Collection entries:
/---
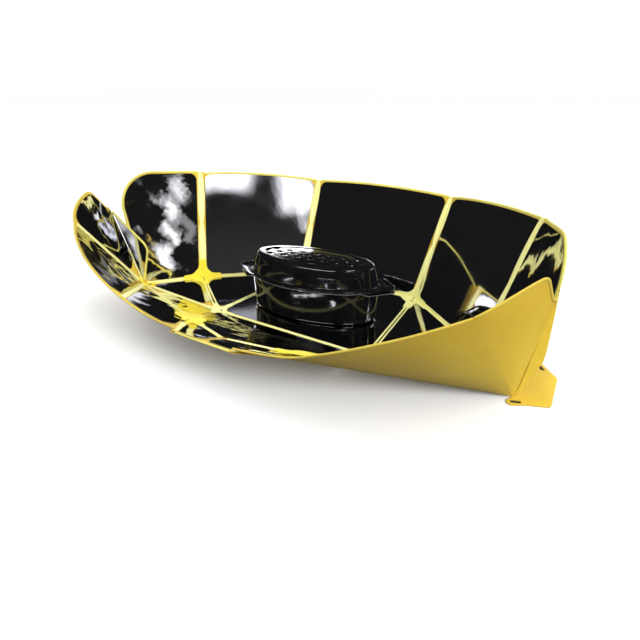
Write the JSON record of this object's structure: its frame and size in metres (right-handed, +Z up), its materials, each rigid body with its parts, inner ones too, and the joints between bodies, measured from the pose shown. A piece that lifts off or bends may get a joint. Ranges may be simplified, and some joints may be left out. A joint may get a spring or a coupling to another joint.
{
  "type": "folding panel solar cooker",
  "caption": "Folding solar cooker: hinged mirror panels on yellow fabric form a shallow bowl around a covered oval enamel pan.",
  "frame": {"origin": "on the ground under the floor sheet, midway between its two side corners", "axes": "+X to the right along the line of the side corners, +Y to the back wall, +Z up"},
  "size_m": [0.9274, 0.6043, 0.2427],
  "materials": {
    "mirror_film": "slightly wavy mirror film on a stiff sheet",
    "yellow_fabric": "coated woven polyester",
    "foot_fabric": "coated woven polyester, doubled",
    "pale_trim": "satin binding tape",
    "rivets": "dull plated",
    "black_enamel": "gloss enamel on thin steel"
  },
  "bodies": {
    "floor": {"back_fold_beads": "pale_trim", "corner_rivets": "rivets", "floor_center_mirror": "mirror_film", "floor_cover": "yellow_fabric", "floor_left_mirrors": "mirror_film", "floor_right_mirrors": "mirror_film", "floor_seam_beads": "pale_trim", "foot_left": "foot_fabric", "foot_right": "foot_fabric", "front_fold_bead": "pale_trim", "gusset_fold_beads": "pale_trim", "side_fold_beads": "pale_trim"},
    "back_wall": {"back_center_cover": "yellow_fabric", "back_center_mirror": "mirror_film", "back_wall_gussets": "pale_trim"},
    "rear_wall_right": {"rear_right_cover": "foot_fabric", "rear_right_mirror": "mirror_film"},
    "side_wall_right": {"side_right_cover": "yellow_fabric", "side_right_mirror": "mirror_film", "side_right_gusset": "pale_trim", "pleat_right_cover": "yellow_fabric", "pleat_right_mirror": "mirror_film"},
    "ear_right": {"ear_right": "foot_fabric"},
    "rear_wall_left": {"rear_left_cover": "foot_fabric", "rear_left_mirror": "mirror_film"},
    "side_wall_left": {"side_left_cover": "yellow_fabric", "side_left_mirror": "mirror_film", "side_left_gusset": "pale_trim", "pleat_left_cover": "yellow_fabric", "pleat_left_mirror": "mirror_film"},
    "ear_left": {"ear_left": "foot_fabric"},
    "lip": {"lip_cover": "yellow_fabric", "lip_center_mirror": "mirror_film", "lip_left_mirror": "mirror_film", "lip_right_mirror": "mirror_film", "lip_beads": "pale_trim"},
    "gusset_right": {"gusset_right_cover": "yellow_fabric", "gusset_right_mirror": "mirror_film", "flap_right_bead": "pale_trim"},
    "flap_right": {"flap_right_cover": "yellow_fabric", "flap_right_mirror": "mirror_film", "wing_right_bead": "pale_trim"},
    "wing_right": {"wing_right_cover": "yellow_fabric", "wing_right_mirror": "mirror_film", "petal_right_bead": "pale_trim"},
    "petal_right": {"petal_right_cover": "yellow_fabric", "petal_right_mirror": "mirror_film"},
    "gusset_left": {"gusset_left_cover": "yellow_fabric", "gusset_left_mirror": "mirror_film", "flap_left_bead": "pale_trim"},
    "flap_left": {"flap_left_cover": "yellow_fabric", "flap_left_mirror": "mirror_film", "wing_left_bead": "pale_trim"},
    "wing_left": {"wing_left_cover": "yellow_fabric", "wing_left_mirror": "mirror_film", "petal_left_bead": "pale_trim"},
    "petal_left": {"petal_left_cover": "yellow_fabric", "petal_left_mirror": "mirror_film"},
    "pan": {"pan": "black_enamel"},
    "lid": {"lid": "black_enamel"}
  },
  "joints": [
    {"name": "back_wall_fold", "type": "hinge", "parent": "floor", "child": "back_wall", "pos_m": [0, 0.256, 0.0048], "axis": [-1, 0, 0], "range_deg": [0, 61.3]},
    {"name": "rear_wall_right_fold", "type": "hinge", "parent": "floor", "child": "rear_wall_right", "pos_m": [0.2345, 0.1785, 0.0048], "axis": [-0.756, 0.6546, 0], "range_deg": [0, 64]},
    {"name": "side_wall_right_fold", "type": "hinge", "parent": "floor", "child": "side_wall_right", "pos_m": [0.366, 0.0505, 0.0048], "axis": [-0.6394, 0.7688, 0], "range_deg": [0, 67.4]},
    {"name": "ear_right_fold", "type": "hinge", "parent": "side_wall_right", "child": "ear_right", "pos_m": [0.42518, 0.00022, 0.09542], "axis": [-0.1573, 0.0217, -0.9873], "range_deg": [0, 99]},
    {"name": "rear_wall_left_fold", "type": "hinge", "parent": "floor", "child": "rear_wall_left", "pos_m": [-0.2345, 0.1785, 0.0048], "axis": [-0.756, -0.6546, 0], "range_deg": [0, 64]},
    {"name": "side_wall_left_fold", "type": "hinge", "parent": "floor", "child": "side_wall_left", "pos_m": [-0.366, 0.0505, 0.0048], "axis": [-0.6394, -0.7688, 0], "range_deg": [0, 67.4]},
    {"name": "ear_left_fold", "type": "hinge", "parent": "side_wall_left", "child": "ear_left", "pos_m": [-0.42518, 0.00022, 0.09542], "axis": [-0.1573, -0.0217, 0.9873], "range_deg": [0, 99]},
    {"name": "front_lip_fold", "type": "hinge", "parent": "floor", "child": "lip", "pos_m": [0, -0.017, 0.0048], "axis": [1, 0, 0], "range_deg": [0, 21.1]},
    {"name": "wing_right_gusset_fold", "type": "hinge", "parent": "floor", "child": "gusset_right", "pos_m": [0.2885, -0.0085, 0.0048], "axis": [0.9975, 0.0709, 0], "range_deg": [0, 21.7]},
    {"name": "wing_right_flap_fold", "type": "hinge", "parent": "gusset_right", "child": "flap_right", "pos_m": [0.2655, -0.067, 0.02737], "axis": [0.8958, 0.4212, -0.1419], "range_deg": [0, 11.32]},
    {"name": "wing_right_lower_fold", "type": "hinge", "parent": "flap_right", "child": "wing_right", "pos_m": [0.2915, -0.112, 0.0588], "axis": [0.6837, 0.6573, -0.3169], "range_deg": [0, 30.04]},
    {"name": "wing_right_petal_fold", "type": "hinge", "parent": "wing_right", "child": "petal_right", "pos_m": [0.3885, -0.079, 0.0988], "axis": [0.1568, 0.6354, -0.7561], "range_deg": [0, 31.06]},
    {"name": "wing_left_gusset_fold", "type": "hinge", "parent": "floor", "child": "gusset_left", "pos_m": [-0.2885, -0.0085, 0.0048], "axis": [0.9975, -0.0709, 0], "range_deg": [0, 21.7]},
    {"name": "wing_left_flap_fold", "type": "hinge", "parent": "gusset_left", "child": "flap_left", "pos_m": [-0.2655, -0.067, 0.02737], "axis": [0.8958, -0.4212, 0.1419], "range_deg": [0, 11.32]},
    {"name": "wing_left_lower_fold", "type": "hinge", "parent": "flap_left", "child": "wing_left", "pos_m": [-0.2915, -0.112, 0.0588], "axis": [0.6837, -0.6573, 0.3169], "range_deg": [0, 30.04]},
    {"name": "wing_left_petal_fold", "type": "hinge", "parent": "wing_left", "child": "petal_left", "pos_m": [-0.3885, -0.079, 0.0988], "axis": [0.1568, -0.6354, 0.7561], "range_deg": [0, 31.06]},
    {"name": "pan_lift", "type": "slide", "parent": "floor", "child": "pan", "axis": [0, 0, 1], "range_m": [0, 0.25]},
    {"name": "lid_lift", "type": "slide", "parent": "pan", "child": "lid", "axis": [0, 0, 1], "range_m": [0, 0.15]}
  ],
  "couplings": [
    {"joint": "rear_wall_right_fold", "follows": "back_wall_fold", "ratio": 1.044},
    {"joint": "side_wall_right_fold", "follows": "back_wall_fold", "ratio": 1.0995},
    {"joint": "ear_right_fold", "follows": "back_wall_fold", "ratio": 1.615},
    {"joint": "rear_wall_left_fold", "follows": "back_wall_fold", "ratio": 1.044},
    {"joint": "side_wall_left_fold", "follows": "back_wall_fold", "ratio": 1.0995},
    {"joint": "ear_left_fold", "follows": "back_wall_fold", "ratio": 1.615},
    {"joint": "wing_right_flap_fold", "follows": "wing_right_gusset_fold", "ratio": 0.52165},
    {"joint": "wing_right_lower_fold", "follows": "wing_right_gusset_fold", "ratio": 1.3843},
    {"joint": "wing_right_petal_fold", "follows": "wing_right_gusset_fold", "ratio": 1.4313},
    {"joint": "wing_left_flap_fold", "follows": "wing_left_gusset_fold", "ratio": 0.52165},
    {"joint": "wing_left_lower_fold", "follows": "wing_left_gusset_fold", "ratio": 1.3843},
    {"joint": "wing_left_petal_fold", "follows": "wing_left_gusset_fold", "ratio": 1.4313}
  ]
}
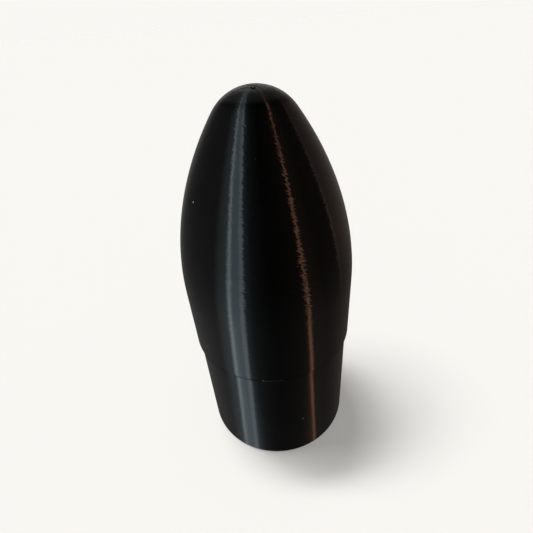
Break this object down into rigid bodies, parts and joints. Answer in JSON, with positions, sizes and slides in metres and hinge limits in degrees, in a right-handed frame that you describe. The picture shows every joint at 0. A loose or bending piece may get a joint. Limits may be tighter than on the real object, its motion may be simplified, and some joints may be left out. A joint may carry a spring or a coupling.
{
  "type": "model rocket nose cone",
  "caption": "Hollow black printed ogive nose cone for a model rocket, with a stepped shoulder sleeve, bulkhead, ballast stack, eye bolt and split ring.",
  "frame": {"origin": "centre of the shoulder's bottom rim, on the plane that the cone stands on", "axes": "+Z along the cone's axis to the tip; the bolt's eye lies in the XZ plane"},
  "size_m": [0.066, 0.066, 0.1477],
  "materials": {
    "printed_plastic": "black PLA, printed in 0.2 mm layers, semi-gloss along the layers",
    "plywood": "birch plywood, bare, five plies",
    "zinc_steel": "bright zinc plate",
    "ballast_steel": "punched zinc-plated steel, slightly dull",
    "black_steel": "black oxide",
    "nickel_steel": "nickel-plated spring steel",
    "brass": "knurled brass",
    "nylon": "natural nylon"
  },
  "bodies": {
    "shoulder": {"shoulder_sleeve": "printed_plastic", "bulkhead": "plywood", "eye_bolt": "zinc_steel", "clamp_washer_lower": "zinc_steel", "clamp_washer_upper": "zinc_steel", "clamp_nut": "zinc_steel", "lock_nut": "zinc_steel", "lock_nut_ring": "nylon", "ballast_washer_1": "ballast_steel", "ballast_washer_2": "ballast_steel", "ballast_washer_3": "ballast_steel", "ballast_washer_4": "ballast_steel", "ballast_washer_5": "ballast_steel", "ballast_washer_6": "ballast_steel", "ballast_washer_7": "ballast_steel", "ballast_washer_8": "ballast_steel", "bulkhead_screw_1": "black_steel", "bulkhead_screw_2": "black_steel", "bulkhead_screw_3": "black_steel", "bulkhead_screw_4": "black_steel", "thread_insert_1": "brass", "thread_insert_2": "brass", "thread_insert_3": "brass", "thread_insert_4": "brass"},
    "shell": {"nose_shell": "printed_plastic"},
    "ring": {"split_ring": "nickel_steel"}
  },
  "joints": [
    {"name": "shell_pull", "type": "slide", "parent": "shoulder", "child": "shell", "axis": [0, 0, 1], "range_m": [0, 0.025]},
    {"name": "ring_swing", "type": "hinge", "parent": "shoulder", "child": "ring", "pos_m": [0, 0, 0.0233], "axis": [1, 0, 0], "range_deg": [-115, 115]}
  ]
}
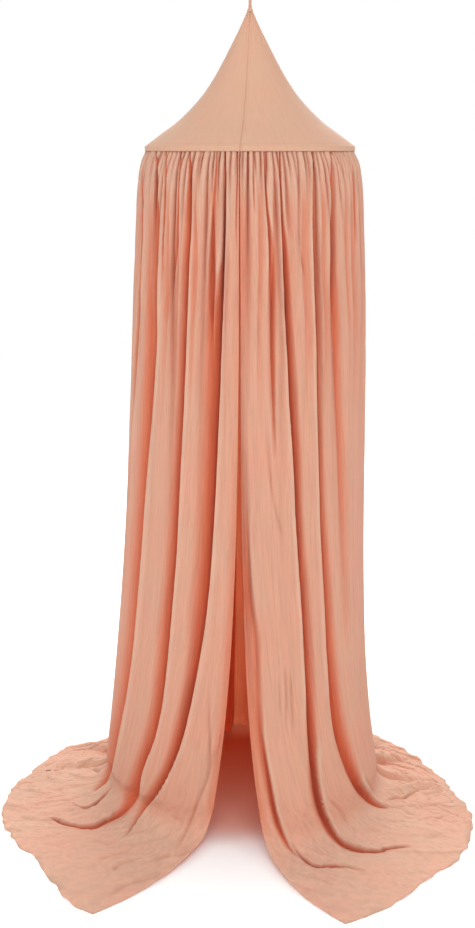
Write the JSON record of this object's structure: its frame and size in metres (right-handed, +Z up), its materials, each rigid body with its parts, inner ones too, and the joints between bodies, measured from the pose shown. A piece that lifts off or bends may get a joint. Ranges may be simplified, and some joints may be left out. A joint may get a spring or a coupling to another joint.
{
  "type": "bed crown canopy",
  "caption": "Tent-topped bed canopy on a round hoop, hung by a looped cord, with gathered curtains that part in front and trail on the floor.",
  "frame": {"origin": "centre of the ceiling plate's top face, which lies on the ceiling", "axes": "+Z up into the ceiling; -Y is the front, where the curtains part; +X is the right as seen from the front"},
  "size_m": [1.1866, 1.2455, 2.1198],
  "materials": {
    "plate_steel": "satin nickel plate",
    "screw_zinc": "zinc plated",
    "hook_steel": "satin nickel plate",
    "cord_cotton": "braided cotton",
    "crown_muslin": "plain-woven cotton muslin",
    "casing_muslin": "plain-woven cotton muslin",
    "rod_steel": "grey lacquered spring steel",
    "sleeve_brass": "drawn tube",
    "curtain_muslin": "crinkled cotton muslin"
  },
  "bodies": {
    "ceiling_fixing": {"ceiling_plate": "plate_steel", "plate_screw_left": "screw_zinc", "plate_screw_right": "screw_zinc"},
    "hook": {"ceiling_hook": "hook_steel"},
    "cord": {"hanging_cord": "cord_cotton"},
    "canopy": {"crown_gore_front_right": "crown_muslin", "crown_gore_back_right": "crown_muslin", "crown_gore_back_left": "crown_muslin", "crown_gore_front_left": "crown_muslin", "hoop_rod_right": "rod_steel", "hoop_rod_back": "rod_steel", "hoop_rod_left": "rod_steel", "hoop_rod_front": "rod_steel", "hoop_sleeve_front_right": "sleeve_brass", "hoop_sleeve_back_right": "sleeve_brass", "hoop_sleeve_back_left": "sleeve_brass", "hoop_sleeve_front_left": "sleeve_brass", "hoop_casing": "casing_muslin", "apex_binding": "crown_muslin", "cord_knot": "cord_cotton", "curtain_back_left": "curtain_muslin", "curtain_back_right": "curtain_muslin"},
    "left_curtain": {"curtain_front_left": "curtain_muslin"},
    "right_curtain": {"curtain_front_right": "curtain_muslin"}
  },
  "joints": [
    {"name": "hook_turn", "type": "hinge", "parent": "ceiling_fixing", "child": "hook", "pos_m": [0, 0, 0], "axis": [0, 0, 1], "range_deg": [-180, 180]},
    {"name": "canopy_sway", "type": "hinge", "parent": "hook", "child": "cord", "pos_m": [0, 0, -0.03375], "axis": [0, 1, 0], "range_deg": [-2, 2]},
    {"name": "canopy_nod", "type": "hinge", "parent": "cord", "child": "canopy", "pos_m": [0, 0, -0.11375], "axis": [1, 0, 0], "range_deg": [-2, 2]},
    {"name": "left_curtain_draw", "type": "hinge", "parent": "canopy", "child": "left_curtain", "pos_m": [0, 0, -1.2], "axis": [0, 0, -1], "range_deg": [0, 30], "deforming": ["curtain_front_left"]},
    {"name": "right_curtain_draw", "type": "hinge", "parent": "canopy", "child": "right_curtain", "pos_m": [0, 0, -1.2], "axis": [0, 0, 1], "range_deg": [0, 30], "deforming": ["curtain_front_right"]}
  ]
}
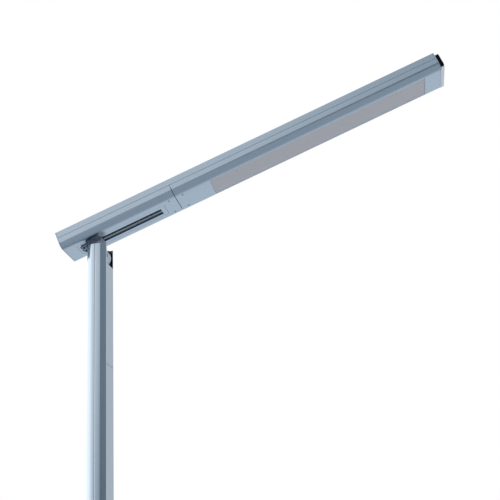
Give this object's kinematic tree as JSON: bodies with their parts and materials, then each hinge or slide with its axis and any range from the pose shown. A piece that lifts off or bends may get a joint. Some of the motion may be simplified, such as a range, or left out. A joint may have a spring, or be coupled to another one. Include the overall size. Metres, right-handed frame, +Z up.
{
  "type": "solar street lamp",
  "caption": "Pole-mounted solar street lamp: slim extruded head with a solar top and LED window below, on a tilting bracket and sliding rail.",
  "frame": {"origin": "centre of the base plate's underside, on the ground", "axes": "+Z up along the pole, +X towards the street, the way the head reaches out, +Y across the head"},
  "size_m": [1.5682, 0.3, 4.0364],
  "materials": {
    "anodised": "satin anodised, pale silver blue, fine lengthwise extrusion grain",
    "cast": "fine blasted casting, silver",
    "steel": "stainless, machined",
    "cell": null,
    "glass": "clear tempered, low iron",
    "backsheet": "white film",
    "opal": "opal diffuser, unlit, pinkish grey",
    "black": "glossy black moulding",
    "pale": "pale translucent moulding",
    "board": "white solder mask",
    "battery": "shrink-wrapped battery pack",
    "casing": "black moulded casing",
    "fibre": "friction and gasket material"
  },
  "bodies": {
    "pole": {"base_plate": "cast", "base_shoe": "cast", "shoe_screw_1": "steel", "shoe_screw_2": "steel", "pole_profile": "anodised", "pole_front_cover": "anodised", "pole_head_insert": "cast", "insert_screw_1": "steel", "insert_screw_2": "steel", "hinge_bolt": "steel", "hinge_nut": "steel"},
    "bracket": {"hinge_bracket": "cast", "friction_washer_1": "fibre", "friction_washer_2": "fibre", "slide_nut_near": "steel", "slide_nut_far": "steel", "clamp_screw_1": "steel", "clamp_screw_2": "steel", "clamp_screw_3": "steel", "clamp_screw_4": "steel"},
    "head": {"head_top_profile": "anodised", "solar_backsheet": "backsheet", "solar_cell_01": "cell", "solar_cell_02": "cell", "solar_cell_03": "cell", "solar_cell_04": "cell", "solar_cell_05": "cell", "solar_cell_06": "cell", "solar_cell_07": "cell", "solar_cell_08": "cell", "solar_cell_09": "cell", "solar_cell_10": "cell", "solar_glass": "glass", "junction_box": "casing", "base_housing": "anodised", "led_housing": "anodised", "joint_splice": "cast", "joint_screw_1": "steel", "joint_screw_2": "steel", "joint_screw_3": "steel", "joint_screw_4": "steel", "mounting_rail": "anodised", "led_window": "opal", "window_gasket": "fibre", "led_board": "board", "heat_spreader": "cast", "lens_strip_1": "pale", "lens_strip_2": "pale", "battery_pack_1": "battery", "battery_pack_2": "battery", "charge_controller": "casing", "led_driver": "casing", "rear_end_cap": "anodised", "rear_cap_screw_1": "steel", "rear_cap_screw_2": "steel", "front_end_plate": "anodised", "front_end_cap": "black", "front_lower_cap": "pale"}
  },
  "joints": [
    {"name": "head_tilt", "type": "hinge", "parent": "pole", "child": "bracket", "pos_m": [0.0065, 0, 3.36], "axis": [0, 1, 0], "range_deg": [0, 110]},
    {"name": "head_slide", "type": "slide", "parent": "bracket", "child": "head", "axis": [0.9328, 0, 0.3605], "range_m": [-0.25, 0]}
  ]
}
\---
How many lines in the records hold the string "piece"? Reply with the number alone.

Output: 4